*** Dataset excerpt ***
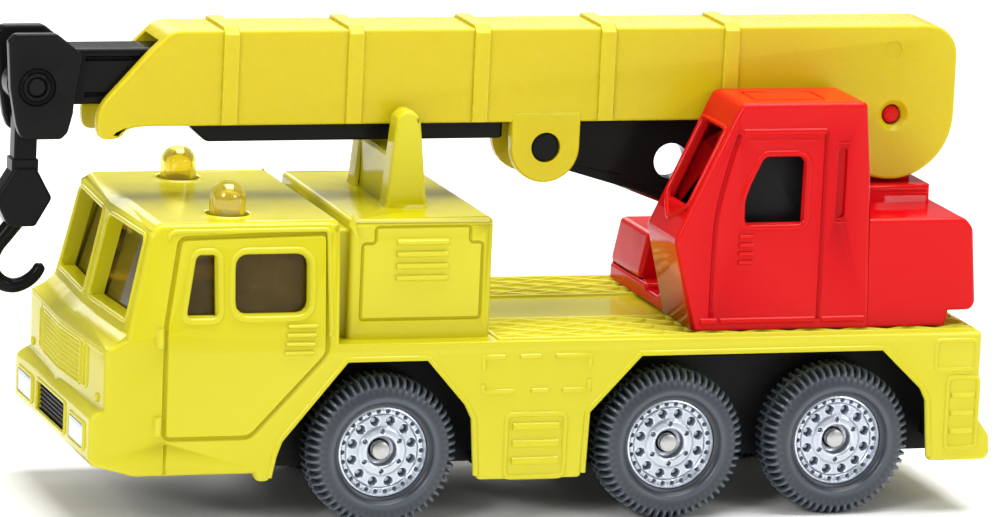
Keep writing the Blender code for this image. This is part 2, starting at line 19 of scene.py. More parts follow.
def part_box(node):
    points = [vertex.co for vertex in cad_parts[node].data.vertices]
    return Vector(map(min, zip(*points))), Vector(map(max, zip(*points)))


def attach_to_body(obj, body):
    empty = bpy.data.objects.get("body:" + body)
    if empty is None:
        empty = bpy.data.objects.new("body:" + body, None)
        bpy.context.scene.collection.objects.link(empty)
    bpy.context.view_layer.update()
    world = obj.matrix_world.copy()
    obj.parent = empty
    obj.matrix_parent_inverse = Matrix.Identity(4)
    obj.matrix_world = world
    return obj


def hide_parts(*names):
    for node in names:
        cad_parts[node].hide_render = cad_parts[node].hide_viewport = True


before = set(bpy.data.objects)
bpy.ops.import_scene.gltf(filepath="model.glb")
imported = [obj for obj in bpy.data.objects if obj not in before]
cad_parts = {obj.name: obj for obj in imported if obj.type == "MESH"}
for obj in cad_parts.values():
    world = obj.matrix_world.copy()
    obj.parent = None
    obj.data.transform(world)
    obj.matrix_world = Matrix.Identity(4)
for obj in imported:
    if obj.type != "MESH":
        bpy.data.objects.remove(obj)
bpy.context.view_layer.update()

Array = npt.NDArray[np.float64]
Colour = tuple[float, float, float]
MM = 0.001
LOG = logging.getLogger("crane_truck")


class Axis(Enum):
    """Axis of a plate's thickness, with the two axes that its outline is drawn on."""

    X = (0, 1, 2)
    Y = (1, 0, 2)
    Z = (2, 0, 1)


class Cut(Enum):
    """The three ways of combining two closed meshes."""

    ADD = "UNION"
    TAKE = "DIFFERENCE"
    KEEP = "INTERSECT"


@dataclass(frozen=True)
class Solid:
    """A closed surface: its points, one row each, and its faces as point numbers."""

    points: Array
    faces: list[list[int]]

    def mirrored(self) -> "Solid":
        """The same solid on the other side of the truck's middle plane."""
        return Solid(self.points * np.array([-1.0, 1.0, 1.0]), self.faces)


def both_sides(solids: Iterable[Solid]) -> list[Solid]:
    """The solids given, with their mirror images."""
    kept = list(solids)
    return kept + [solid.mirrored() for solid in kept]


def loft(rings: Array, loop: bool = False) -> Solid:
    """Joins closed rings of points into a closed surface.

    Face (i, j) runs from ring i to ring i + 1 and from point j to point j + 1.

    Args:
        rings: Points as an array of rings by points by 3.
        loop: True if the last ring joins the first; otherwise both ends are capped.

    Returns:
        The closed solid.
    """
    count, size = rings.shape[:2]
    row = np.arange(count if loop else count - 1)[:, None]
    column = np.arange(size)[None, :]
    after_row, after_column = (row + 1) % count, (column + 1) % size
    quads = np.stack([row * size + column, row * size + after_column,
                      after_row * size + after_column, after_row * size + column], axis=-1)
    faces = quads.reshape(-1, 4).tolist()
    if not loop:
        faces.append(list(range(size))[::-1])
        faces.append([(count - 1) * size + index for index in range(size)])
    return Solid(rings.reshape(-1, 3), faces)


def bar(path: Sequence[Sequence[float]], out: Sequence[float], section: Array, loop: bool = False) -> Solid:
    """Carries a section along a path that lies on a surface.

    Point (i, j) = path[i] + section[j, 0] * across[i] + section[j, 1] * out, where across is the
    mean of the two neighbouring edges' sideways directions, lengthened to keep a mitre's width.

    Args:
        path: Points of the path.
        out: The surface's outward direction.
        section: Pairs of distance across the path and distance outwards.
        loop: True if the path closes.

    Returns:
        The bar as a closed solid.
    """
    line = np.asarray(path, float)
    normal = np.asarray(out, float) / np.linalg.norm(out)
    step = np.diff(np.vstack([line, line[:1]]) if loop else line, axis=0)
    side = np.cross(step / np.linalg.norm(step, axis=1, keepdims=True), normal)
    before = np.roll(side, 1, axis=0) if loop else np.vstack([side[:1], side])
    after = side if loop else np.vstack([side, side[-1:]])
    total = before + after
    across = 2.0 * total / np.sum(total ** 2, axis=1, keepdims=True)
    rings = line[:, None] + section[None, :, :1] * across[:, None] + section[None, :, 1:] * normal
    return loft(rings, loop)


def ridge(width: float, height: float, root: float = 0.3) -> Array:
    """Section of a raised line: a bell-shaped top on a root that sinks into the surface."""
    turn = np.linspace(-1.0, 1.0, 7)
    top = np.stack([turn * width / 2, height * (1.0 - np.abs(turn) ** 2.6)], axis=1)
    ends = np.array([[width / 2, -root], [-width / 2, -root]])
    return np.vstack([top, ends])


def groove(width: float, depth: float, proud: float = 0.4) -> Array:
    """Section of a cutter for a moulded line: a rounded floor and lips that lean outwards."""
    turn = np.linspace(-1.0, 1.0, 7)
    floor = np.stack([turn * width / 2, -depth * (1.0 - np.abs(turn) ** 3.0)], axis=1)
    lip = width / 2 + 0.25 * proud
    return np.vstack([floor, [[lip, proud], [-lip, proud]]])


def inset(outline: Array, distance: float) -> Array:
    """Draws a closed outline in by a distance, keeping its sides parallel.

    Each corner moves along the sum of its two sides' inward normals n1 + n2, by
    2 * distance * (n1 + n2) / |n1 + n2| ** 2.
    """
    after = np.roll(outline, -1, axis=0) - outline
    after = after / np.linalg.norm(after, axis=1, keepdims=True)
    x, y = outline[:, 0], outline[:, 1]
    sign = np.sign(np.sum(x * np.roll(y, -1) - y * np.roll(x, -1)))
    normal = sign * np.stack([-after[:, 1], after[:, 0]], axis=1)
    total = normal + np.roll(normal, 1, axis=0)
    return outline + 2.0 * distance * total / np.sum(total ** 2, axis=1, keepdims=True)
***
> [Exercise] Output all of the material, please, exactly as it stands.

> [Expected answer]
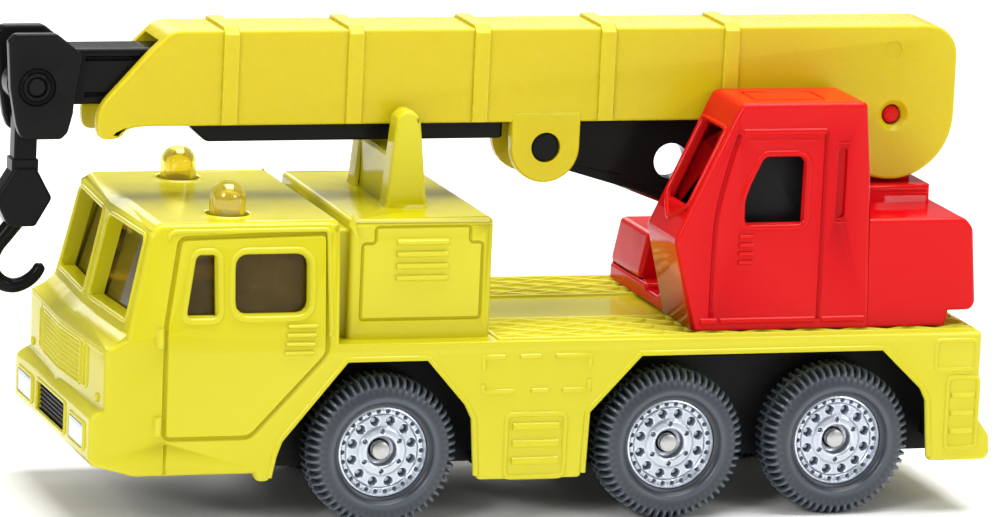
Keep writing the Blender code for this image. This is part 2, starting at line 19 of scene.py. More parts follow.
def part_box(node):
    points = [vertex.co for vertex in cad_parts[node].data.vertices]
    return Vector(map(min, zip(*points))), Vector(map(max, zip(*points)))


def attach_to_body(obj, body):
    empty = bpy.data.objects.get("body:" + body)
    if empty is None:
        empty = bpy.data.objects.new("body:" + body, None)
        bpy.context.scene.collection.objects.link(empty)
    bpy.context.view_layer.update()
    world = obj.matrix_world.copy()
    obj.parent = empty
    obj.matrix_parent_inverse = Matrix.Identity(4)
    obj.matrix_world = world
    return obj


def hide_parts(*names):
    for node in names:
        cad_parts[node].hide_render = cad_parts[node].hide_viewport = True


before = set(bpy.data.objects)
bpy.ops.import_scene.gltf(filepath="model.glb")
imported = [obj for obj in bpy.data.objects if obj not in before]
cad_parts = {obj.name: obj for obj in imported if obj.type == "MESH"}
for obj in cad_parts.values():
    world = obj.matrix_world.copy()
    obj.parent = None
    obj.data.transform(world)
    obj.matrix_world = Matrix.Identity(4)
for obj in imported:
    if obj.type != "MESH":
        bpy.data.objects.remove(obj)
bpy.context.view_layer.update()

Array = npt.NDArray[np.float64]
Colour = tuple[float, float, float]
MM = 0.001
LOG = logging.getLogger("crane_truck")


class Axis(Enum):
    """Axis of a plate's thickness, with the two axes that its outline is drawn on."""

    X = (0, 1, 2)
    Y = (1, 0, 2)
    Z = (2, 0, 1)


class Cut(Enum):
    """The three ways of combining two closed meshes."""

    ADD = "UNION"
    TAKE = "DIFFERENCE"
    KEEP = "INTERSECT"


@dataclass(frozen=True)
class Solid:
    """A closed surface: its points, one row each, and its faces as point numbers."""

    points: Array
    faces: list[list[int]]

    def mirrored(self) -> "Solid":
        """The same solid on the other side of the truck's middle plane."""
        return Solid(self.points * np.array([-1.0, 1.0, 1.0]), self.faces)


def both_sides(solids: Iterable[Solid]) -> list[Solid]:
    """The solids given, with their mirror images."""
    kept = list(solids)
    return kept + [solid.mirrored() for solid in kept]


def loft(rings: Array, loop: bool = False) -> Solid:
    """Joins closed rings of points into a closed surface.

    Face (i, j) runs from ring i to ring i + 1 and from point j to point j + 1.

    Args:
        rings: Points as an array of rings by points by 3.
        loop: True if the last ring joins the first; otherwise both ends are capped.

    Returns:
        The closed solid.
    """
    count, size = rings.shape[:2]
    row = np.arange(count if loop else count - 1)[:, None]
    column = np.arange(size)[None, :]
    after_row, after_column = (row + 1) % count, (column + 1) % size
    quads = np.stack([row * size + column, row * size + after_column,
                      after_row * size + after_column, after_row * size + column], axis=-1)
    faces = quads.reshape(-1, 4).tolist()
    if not loop:
        faces.append(list(range(size))[::-1])
        faces.append([(count - 1) * size + index for index in range(size)])
    return Solid(rings.reshape(-1, 3), faces)


def bar(path: Sequence[Sequence[float]], out: Sequence[float], section: Array, loop: bool = False) -> Solid:
    """Carries a section along a path that lies on a surface.

    Point (i, j) = path[i] + section[j, 0] * across[i] + section[j, 1] * out, where across is the
    mean of the two neighbouring edges' sideways directions, lengthened to keep a mitre's width.

    Args:
        path: Points of the path.
        out: The surface's outward direction.
        section: Pairs of distance across the path and distance outwards.
        loop: True if the path closes.

    Returns:
        The bar as a closed solid.
    """
    line = np.asarray(path, float)
    normal = np.asarray(out, float) / np.linalg.norm(out)
    step = np.diff(np.vstack([line, line[:1]]) if loop else line, axis=0)
    side = np.cross(step / np.linalg.norm(step, axis=1, keepdims=True), normal)
    before = np.roll(side, 1, axis=0) if loop else np.vstack([side[:1], side])
    after = side if loop else np.vstack([side, side[-1:]])
    total = before + after
    across = 2.0 * total / np.sum(total ** 2, axis=1, keepdims=True)
    rings = line[:, None] + section[None, :, :1] * across[:, None] + section[None, :, 1:] * normal
    return loft(rings, loop)


def ridge(width: float, height: float, root: float = 0.3) -> Array:
    """Section of a raised line: a bell-shaped top on a root that sinks into the surface."""
    turn = np.linspace(-1.0, 1.0, 7)
    top = np.stack([turn * width / 2, height * (1.0 - np.abs(turn) ** 2.6)], axis=1)
    ends = np.array([[width / 2, -root], [-width / 2, -root]])
    return np.vstack([top, ends])


def groove(width: float, depth: float, proud: float = 0.4) -> Array:
    """Section of a cutter for a moulded line: a rounded floor and lips that lean outwards."""
    turn = np.linspace(-1.0, 1.0, 7)
    floor = np.stack([turn * width / 2, -depth * (1.0 - np.abs(turn) ** 3.0)], axis=1)
    lip = width / 2 + 0.25 * proud
    return np.vstack([floor, [[lip, proud], [-lip, proud]]])


def inset(outline: Array, distance: float) -> Array:
    """Draws a closed outline in by a distance, keeping its sides parallel.

    Each corner moves along the sum of its two sides' inward normals n1 + n2, by
    2 * distance * (n1 + n2) / |n1 + n2| ** 2.
    """
    after = np.roll(outline, -1, axis=0) - outline
    after = after / np.linalg.norm(after, axis=1, keepdims=True)
    x, y = outline[:, 0], outline[:, 1]
    sign = np.sign(np.sum(x * np.roll(y, -1) - y * np.roll(x, -1)))
    normal = sign * np.stack([-after[:, 1], after[:, 0]], axis=1)
    total = normal + np.roll(normal, 1, axis=0)
    return outline + 2.0 * distance * total / np.sum(total ** 2, axis=1, keepdims=True)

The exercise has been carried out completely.